Gradually the nativist sentiment reshaped the neighborhood. As wealthier residents moved out, immigrants made the Bowery their own. “So then you have the birthplace of burlesque in America,” author and researcher Eric Ferrera told NY1, “blackface minstrelsy, things like that and very rowdy vaudeville, and that kind of the whole concept sort of changed.”

THE BURLESQUE ERA

Many of the acts that played on the Bowery were considered bawdy and offensive. Burlesque shows commonly featured lewd comedy sketches and scantily-clad women. One of the era’s most popular burlesque acts would be even more offensive to modern audiences - blackface minstrel shows.

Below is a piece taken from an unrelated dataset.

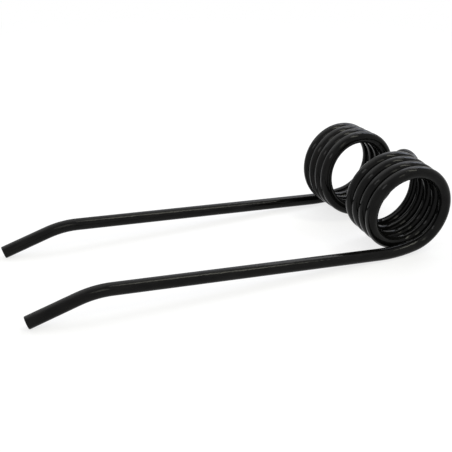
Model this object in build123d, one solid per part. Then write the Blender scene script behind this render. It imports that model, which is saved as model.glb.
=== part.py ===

The minstrel shows were a specific genre of comedy featuring white actors performing in blackface. In fact, the origin of the term “Jim Crow” can be traced back to a Bowery minstrel show. “Jim Crow was a song and dance that was invented by an entertainer named Daddy Rice,” Alexiou explains. “He based this act, that he took to the stage, on the singing and dancing as an old slave he observed and turned it into the star character.” Although Daddy Rice didn’t invent blackface, he was among the most popular blackface performers of the day, and his “Jump Jim Crow” act was a favorite at the Bowery Theater. 

Over time, the popularity of burlesque and minstrel shows faded, making way for new artistic genres to take root along the Bowery. 

CBGB

By the 1970s, a new sound could be heard and up and down the Bowery. It was loud. It was aggressive. It was raw. They called it “punk.” 

Inspired by 1960s garage bands, the punk rock genre was fomented in dive bars and music clubs from New York to Los Angeles in the 1970s - most famously, in CBGB on the Bowery. The music club opened in 1973, and quickly became a go-to venue for top punk artists like The Ramones, Blondie and Talking Heads. Bowery Poetry Club founder, Bob Holman remembers what the club was like in its heyday. “You'd hear it before you'd see it,” he says. “The noise was just deafening once you got inside. The music would be out of control, and the Bad Brains would be playing, or Richard Hell and the Voidoids would be playing.” 

Today, the street sign on the corner of Bowery and Second street where CBGB once stood reads “Joey Ramone Place” - a reminder of the legendary club that gave The Ramones their start. Across the street, a mural of Blondie commemorates the band’s Bowery roots. But at 315 Bowery, the address that once echoed with rock music from some of the eras biggest artists, there is now a high-end designer clothing store. CBGB closed its doors in 2006 - a casualty of the neighborhood’s rising rent prices. 

BOWERY POETRY CLUB

When Bob Holman opened the Bowery Poetry Club in 2002, real estate experts told him the Bowery would never flip. Today it’s one of the few artistic venues still fighting to survive in the rapidly gentrifying neighborhood. Mason Granger, the club’s executive director, says the gentrification has cost the Bowery much of its unique character. “The gentrification of this whole area was, kind of just mimics big grand blandification of everywhere. When you look like, okay, what the Bowery looks like gentrified from what it was, it looks the same if you go to any major city that is gentrified.”

But inside the Bowery Poetry Club, it’s still all about the art. The club regularly hosts poetry workshops, slams, and open mic nights. Bowery Poetry Club shares its space with Duane Park, a burlesque establishment that offers audiences a taste of at what arts on the Bowery once looked like. It’s a place out of time, where the old and the new come together.

It’s all part of their mission to maintain the soul of the Bowery and foster a new generation of artists to continue its legacy. “We all know what's important and what's important to the songs that we sing to each other and the stories that we tell to each other,” says Holman. “How we say who we are comes from what we create.”